STATED EXERCISE
Set down exactly the lines in the records below that run from the line with "bpy.context.scene.collection.objects.link(empty)" to the line with "imported = [obj", inclusive, and nothing more.

+++ INPUT FOR THIS TASK +++

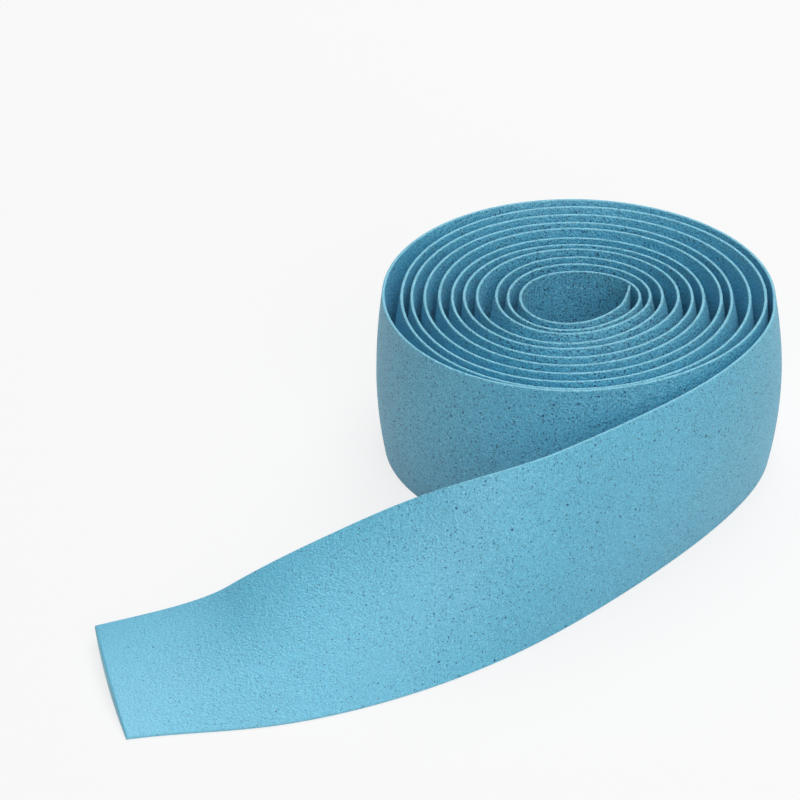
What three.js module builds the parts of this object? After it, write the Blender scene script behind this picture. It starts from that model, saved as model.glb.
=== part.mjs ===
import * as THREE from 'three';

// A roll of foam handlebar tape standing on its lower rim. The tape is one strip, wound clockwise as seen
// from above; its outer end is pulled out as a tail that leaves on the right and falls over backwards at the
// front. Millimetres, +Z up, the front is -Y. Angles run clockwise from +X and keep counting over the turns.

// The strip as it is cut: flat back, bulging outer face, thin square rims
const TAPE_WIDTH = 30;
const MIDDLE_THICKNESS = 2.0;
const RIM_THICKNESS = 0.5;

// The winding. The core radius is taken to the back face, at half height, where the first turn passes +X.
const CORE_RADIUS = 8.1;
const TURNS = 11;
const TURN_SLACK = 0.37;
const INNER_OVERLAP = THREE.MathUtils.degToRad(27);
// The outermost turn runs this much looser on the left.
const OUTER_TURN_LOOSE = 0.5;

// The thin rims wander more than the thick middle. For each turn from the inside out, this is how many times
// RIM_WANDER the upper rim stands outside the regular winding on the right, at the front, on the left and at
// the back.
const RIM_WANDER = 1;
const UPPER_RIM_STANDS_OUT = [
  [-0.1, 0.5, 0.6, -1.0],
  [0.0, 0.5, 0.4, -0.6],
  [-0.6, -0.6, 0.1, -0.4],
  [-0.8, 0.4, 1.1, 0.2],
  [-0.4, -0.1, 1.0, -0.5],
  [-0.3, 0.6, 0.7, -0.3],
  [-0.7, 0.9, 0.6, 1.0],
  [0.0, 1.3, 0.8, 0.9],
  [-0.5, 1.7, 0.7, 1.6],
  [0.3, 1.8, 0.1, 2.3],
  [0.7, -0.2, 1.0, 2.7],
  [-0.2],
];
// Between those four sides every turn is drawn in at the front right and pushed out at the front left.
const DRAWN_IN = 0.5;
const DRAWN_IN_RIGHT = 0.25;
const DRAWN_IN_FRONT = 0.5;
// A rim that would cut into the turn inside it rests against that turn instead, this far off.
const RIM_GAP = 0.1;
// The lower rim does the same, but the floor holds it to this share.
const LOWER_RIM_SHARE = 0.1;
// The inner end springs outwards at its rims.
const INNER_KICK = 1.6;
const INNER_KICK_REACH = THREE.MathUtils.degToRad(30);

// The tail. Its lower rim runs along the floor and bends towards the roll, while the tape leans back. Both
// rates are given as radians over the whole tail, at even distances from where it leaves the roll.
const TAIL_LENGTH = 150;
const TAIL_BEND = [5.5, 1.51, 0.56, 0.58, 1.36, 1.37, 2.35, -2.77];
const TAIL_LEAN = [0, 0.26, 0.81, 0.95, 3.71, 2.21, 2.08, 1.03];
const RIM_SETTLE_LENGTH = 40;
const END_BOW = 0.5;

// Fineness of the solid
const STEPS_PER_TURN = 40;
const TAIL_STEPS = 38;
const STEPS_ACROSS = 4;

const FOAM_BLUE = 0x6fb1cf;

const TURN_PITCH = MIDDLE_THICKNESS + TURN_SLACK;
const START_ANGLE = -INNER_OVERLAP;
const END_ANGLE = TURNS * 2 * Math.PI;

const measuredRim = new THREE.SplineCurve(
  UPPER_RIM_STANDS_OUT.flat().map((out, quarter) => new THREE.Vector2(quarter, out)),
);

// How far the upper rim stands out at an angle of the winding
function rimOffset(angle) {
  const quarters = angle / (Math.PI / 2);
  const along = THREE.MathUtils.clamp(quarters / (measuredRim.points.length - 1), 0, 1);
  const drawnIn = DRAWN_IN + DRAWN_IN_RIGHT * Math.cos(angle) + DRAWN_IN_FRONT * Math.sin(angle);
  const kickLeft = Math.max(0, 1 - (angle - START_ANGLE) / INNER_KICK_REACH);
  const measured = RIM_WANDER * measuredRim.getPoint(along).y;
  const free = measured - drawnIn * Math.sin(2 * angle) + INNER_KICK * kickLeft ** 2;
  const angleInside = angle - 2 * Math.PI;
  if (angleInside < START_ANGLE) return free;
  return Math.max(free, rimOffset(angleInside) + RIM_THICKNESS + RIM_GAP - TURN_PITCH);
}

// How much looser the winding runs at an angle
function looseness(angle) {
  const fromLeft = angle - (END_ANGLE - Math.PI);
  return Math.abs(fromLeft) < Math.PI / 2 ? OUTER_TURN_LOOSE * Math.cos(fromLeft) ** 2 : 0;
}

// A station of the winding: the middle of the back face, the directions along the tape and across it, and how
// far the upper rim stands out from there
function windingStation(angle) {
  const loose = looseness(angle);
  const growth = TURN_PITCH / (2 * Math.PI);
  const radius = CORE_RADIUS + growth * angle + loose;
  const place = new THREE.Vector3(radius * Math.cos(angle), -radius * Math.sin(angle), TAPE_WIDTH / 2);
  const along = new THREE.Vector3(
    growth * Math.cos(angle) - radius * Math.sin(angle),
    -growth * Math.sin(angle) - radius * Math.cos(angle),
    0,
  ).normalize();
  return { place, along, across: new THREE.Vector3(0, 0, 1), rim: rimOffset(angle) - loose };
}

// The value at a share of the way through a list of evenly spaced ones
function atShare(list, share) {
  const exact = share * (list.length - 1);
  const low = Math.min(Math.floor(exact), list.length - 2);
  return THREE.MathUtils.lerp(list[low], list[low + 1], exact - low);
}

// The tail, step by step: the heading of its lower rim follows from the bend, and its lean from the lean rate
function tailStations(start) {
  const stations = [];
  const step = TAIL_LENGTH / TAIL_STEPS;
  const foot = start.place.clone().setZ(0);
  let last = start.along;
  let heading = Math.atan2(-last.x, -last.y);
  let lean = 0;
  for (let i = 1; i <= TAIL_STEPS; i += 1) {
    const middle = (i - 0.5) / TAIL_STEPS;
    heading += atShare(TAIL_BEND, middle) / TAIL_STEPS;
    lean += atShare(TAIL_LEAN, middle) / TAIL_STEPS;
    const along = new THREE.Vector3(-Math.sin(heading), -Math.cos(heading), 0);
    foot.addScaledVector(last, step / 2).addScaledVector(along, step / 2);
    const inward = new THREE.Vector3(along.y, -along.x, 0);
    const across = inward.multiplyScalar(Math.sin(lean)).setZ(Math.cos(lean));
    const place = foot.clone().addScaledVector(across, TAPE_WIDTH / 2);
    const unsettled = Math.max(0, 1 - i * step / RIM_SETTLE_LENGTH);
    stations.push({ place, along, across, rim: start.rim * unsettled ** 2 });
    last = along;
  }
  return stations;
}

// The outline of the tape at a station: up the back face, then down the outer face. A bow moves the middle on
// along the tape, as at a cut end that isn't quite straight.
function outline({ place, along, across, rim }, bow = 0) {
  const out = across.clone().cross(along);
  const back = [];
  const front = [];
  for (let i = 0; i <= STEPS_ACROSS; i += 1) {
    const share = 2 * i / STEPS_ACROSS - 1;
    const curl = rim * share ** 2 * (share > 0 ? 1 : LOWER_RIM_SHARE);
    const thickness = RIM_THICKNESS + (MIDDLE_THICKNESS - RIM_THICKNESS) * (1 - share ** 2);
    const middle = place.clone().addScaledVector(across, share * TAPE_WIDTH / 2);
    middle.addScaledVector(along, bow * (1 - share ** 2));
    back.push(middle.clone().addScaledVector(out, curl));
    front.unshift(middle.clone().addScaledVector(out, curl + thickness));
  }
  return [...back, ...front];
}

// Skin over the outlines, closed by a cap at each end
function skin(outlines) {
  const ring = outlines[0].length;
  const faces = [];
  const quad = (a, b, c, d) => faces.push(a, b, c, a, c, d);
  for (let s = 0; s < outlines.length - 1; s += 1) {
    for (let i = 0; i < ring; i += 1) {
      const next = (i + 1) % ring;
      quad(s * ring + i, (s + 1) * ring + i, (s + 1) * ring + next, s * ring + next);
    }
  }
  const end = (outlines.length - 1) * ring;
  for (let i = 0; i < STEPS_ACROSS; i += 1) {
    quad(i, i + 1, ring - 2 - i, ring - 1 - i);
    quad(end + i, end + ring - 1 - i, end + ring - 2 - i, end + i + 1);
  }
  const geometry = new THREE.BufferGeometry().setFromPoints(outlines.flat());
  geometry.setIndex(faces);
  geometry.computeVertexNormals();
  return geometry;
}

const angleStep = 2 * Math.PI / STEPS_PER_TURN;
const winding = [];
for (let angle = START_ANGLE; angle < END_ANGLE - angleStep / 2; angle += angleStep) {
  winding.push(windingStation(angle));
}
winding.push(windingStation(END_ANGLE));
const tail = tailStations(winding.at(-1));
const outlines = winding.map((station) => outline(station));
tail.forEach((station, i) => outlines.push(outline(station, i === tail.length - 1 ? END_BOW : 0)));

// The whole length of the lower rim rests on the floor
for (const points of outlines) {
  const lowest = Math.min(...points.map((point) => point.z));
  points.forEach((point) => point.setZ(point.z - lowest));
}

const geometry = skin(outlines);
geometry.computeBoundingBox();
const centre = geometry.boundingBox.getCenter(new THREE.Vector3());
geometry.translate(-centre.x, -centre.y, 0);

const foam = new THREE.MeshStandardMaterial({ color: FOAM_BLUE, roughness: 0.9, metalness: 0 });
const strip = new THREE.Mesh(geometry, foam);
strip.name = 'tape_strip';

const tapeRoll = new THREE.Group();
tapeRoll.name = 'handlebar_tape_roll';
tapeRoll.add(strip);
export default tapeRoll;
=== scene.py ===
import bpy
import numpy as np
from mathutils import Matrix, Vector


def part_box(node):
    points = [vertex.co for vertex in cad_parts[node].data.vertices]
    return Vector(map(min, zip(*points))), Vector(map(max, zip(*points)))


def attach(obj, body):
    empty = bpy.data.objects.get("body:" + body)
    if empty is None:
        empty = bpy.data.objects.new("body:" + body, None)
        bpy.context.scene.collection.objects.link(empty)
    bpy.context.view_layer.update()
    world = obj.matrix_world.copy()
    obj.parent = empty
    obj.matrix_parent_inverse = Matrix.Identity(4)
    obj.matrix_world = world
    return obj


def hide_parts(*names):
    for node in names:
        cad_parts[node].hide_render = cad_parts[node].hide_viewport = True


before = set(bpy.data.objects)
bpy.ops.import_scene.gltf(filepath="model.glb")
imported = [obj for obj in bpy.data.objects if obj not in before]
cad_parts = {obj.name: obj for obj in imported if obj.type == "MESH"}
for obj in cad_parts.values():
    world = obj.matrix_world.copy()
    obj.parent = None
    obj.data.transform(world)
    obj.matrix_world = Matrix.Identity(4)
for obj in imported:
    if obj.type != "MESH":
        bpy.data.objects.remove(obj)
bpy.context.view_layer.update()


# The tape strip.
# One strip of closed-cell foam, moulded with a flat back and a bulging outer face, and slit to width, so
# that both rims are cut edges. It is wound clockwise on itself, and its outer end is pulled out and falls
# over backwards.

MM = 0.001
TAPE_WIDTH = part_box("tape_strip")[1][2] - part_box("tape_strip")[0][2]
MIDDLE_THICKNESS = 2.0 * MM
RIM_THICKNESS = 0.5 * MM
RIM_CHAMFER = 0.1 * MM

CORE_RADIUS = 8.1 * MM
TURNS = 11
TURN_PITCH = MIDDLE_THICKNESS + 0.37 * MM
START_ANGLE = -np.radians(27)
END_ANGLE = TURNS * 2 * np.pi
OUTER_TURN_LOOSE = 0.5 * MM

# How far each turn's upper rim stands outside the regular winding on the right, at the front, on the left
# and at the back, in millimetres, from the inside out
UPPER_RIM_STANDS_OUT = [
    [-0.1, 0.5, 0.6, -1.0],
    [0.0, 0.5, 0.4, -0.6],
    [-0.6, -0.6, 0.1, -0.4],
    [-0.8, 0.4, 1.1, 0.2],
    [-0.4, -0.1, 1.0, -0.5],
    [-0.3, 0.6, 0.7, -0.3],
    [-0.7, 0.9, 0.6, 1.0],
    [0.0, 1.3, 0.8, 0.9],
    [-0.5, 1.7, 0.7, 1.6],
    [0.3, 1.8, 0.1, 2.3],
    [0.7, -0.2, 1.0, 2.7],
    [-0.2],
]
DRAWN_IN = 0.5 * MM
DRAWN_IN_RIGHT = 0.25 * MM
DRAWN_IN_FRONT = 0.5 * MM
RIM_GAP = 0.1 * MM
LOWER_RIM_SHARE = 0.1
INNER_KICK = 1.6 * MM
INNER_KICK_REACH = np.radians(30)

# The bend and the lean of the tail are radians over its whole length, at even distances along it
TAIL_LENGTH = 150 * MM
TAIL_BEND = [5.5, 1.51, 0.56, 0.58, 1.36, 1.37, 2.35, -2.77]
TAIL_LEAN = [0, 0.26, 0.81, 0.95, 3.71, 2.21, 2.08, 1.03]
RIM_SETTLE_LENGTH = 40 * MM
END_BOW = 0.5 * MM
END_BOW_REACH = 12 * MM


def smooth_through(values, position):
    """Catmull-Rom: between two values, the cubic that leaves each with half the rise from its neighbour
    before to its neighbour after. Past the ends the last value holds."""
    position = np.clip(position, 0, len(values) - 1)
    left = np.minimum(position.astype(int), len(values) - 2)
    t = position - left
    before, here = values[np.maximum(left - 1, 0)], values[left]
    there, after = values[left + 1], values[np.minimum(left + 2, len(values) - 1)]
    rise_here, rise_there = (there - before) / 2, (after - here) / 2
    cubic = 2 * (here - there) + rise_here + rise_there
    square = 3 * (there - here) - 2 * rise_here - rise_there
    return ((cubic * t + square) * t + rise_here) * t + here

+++
+++ INPUT FOR THIS TASK +++

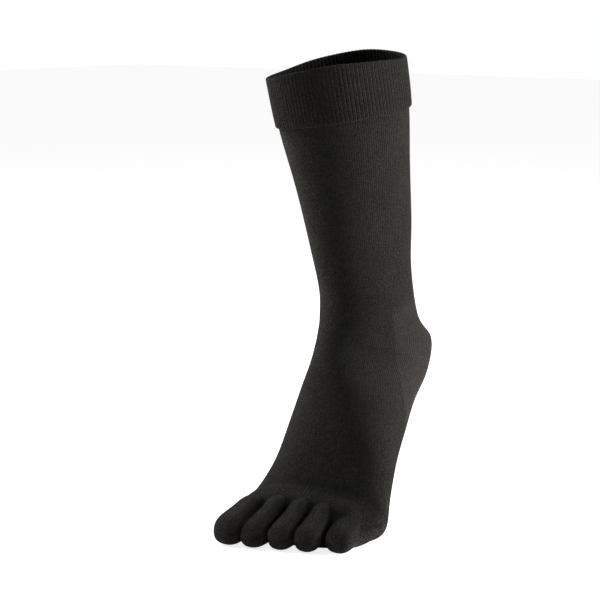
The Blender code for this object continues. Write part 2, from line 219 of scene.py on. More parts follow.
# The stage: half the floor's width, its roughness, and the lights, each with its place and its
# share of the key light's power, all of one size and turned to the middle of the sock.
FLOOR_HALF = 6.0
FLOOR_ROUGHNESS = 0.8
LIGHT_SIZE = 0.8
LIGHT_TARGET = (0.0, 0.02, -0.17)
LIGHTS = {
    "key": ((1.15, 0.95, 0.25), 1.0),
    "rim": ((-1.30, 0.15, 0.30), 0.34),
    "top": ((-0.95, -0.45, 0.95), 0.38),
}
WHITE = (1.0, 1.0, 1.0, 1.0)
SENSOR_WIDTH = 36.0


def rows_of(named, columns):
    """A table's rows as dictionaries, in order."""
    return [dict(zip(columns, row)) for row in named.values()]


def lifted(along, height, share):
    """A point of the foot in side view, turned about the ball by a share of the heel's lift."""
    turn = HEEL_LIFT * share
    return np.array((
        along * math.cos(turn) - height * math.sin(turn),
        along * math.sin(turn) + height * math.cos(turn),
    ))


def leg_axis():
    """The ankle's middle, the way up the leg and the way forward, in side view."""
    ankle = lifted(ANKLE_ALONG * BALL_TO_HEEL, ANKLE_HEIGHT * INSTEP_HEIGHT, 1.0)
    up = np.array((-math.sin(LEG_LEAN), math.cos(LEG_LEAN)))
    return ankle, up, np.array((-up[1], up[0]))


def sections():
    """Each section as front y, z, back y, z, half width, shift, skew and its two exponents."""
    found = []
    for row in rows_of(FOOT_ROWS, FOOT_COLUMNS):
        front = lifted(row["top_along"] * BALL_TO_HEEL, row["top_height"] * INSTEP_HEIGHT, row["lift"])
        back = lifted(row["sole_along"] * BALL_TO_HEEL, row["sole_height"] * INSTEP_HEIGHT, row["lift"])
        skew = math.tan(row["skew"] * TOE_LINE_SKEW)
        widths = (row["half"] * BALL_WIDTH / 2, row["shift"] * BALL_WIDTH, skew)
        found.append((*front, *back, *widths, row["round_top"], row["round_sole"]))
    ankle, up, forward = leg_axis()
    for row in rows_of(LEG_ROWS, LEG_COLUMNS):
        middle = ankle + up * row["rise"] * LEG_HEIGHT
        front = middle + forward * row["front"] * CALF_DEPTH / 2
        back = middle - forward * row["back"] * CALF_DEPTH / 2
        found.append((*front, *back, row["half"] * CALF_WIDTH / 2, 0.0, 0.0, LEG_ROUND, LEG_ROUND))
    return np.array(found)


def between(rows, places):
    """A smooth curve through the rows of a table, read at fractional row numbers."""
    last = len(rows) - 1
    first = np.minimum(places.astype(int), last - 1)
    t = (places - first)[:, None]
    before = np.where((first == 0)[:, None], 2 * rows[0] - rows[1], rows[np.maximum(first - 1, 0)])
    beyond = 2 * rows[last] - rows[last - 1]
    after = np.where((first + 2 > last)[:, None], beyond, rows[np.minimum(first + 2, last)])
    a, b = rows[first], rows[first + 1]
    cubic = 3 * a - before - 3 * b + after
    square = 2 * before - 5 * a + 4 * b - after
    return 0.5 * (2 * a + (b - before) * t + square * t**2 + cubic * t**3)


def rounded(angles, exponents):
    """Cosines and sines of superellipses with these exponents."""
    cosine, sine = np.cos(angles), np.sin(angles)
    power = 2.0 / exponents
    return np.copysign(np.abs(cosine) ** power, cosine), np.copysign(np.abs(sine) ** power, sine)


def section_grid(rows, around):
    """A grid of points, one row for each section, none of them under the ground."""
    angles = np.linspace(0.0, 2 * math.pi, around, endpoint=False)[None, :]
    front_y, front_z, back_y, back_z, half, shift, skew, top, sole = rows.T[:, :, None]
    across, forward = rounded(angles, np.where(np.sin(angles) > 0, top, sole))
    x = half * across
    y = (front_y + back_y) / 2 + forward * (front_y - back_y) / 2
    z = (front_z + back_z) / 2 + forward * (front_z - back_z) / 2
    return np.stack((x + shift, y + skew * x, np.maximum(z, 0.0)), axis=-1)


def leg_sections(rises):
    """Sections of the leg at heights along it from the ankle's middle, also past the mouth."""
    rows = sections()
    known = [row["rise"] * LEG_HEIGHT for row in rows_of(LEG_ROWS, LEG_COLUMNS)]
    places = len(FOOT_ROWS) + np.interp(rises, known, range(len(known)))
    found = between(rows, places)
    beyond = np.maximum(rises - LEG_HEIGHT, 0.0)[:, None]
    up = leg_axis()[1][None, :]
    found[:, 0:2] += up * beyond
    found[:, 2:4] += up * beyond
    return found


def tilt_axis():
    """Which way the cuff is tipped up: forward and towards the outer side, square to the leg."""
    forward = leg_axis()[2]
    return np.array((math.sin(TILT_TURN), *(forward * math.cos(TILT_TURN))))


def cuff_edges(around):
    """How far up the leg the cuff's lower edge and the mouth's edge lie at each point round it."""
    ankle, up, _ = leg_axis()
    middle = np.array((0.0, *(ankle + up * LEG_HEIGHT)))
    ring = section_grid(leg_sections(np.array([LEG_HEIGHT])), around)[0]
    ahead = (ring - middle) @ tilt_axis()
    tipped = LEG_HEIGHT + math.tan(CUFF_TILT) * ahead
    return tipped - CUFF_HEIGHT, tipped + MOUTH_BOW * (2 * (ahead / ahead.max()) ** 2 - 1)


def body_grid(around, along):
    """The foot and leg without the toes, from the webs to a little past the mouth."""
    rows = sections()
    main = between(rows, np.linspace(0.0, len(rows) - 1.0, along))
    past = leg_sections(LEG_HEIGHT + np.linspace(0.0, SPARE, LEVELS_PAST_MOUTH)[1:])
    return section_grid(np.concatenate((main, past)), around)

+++

RESPONSE
        bpy.context.scene.collection.objects.link(empty)
    bpy.context.view_layer.update()
    world = obj.matrix_world.copy()
    obj.parent = empty
    obj.matrix_parent_inverse = Matrix.Identity(4)
    obj.matrix_world = world
    return obj


def hide_parts(*names):
    for node in names:
        cad_parts[node].hide_render = cad_parts[node].hide_viewport = True


before = set(bpy.data.objects)
bpy.ops.import_scene.gltf(filepath="model.glb")
imported = [obj for obj in bpy.data.objects if obj not in before]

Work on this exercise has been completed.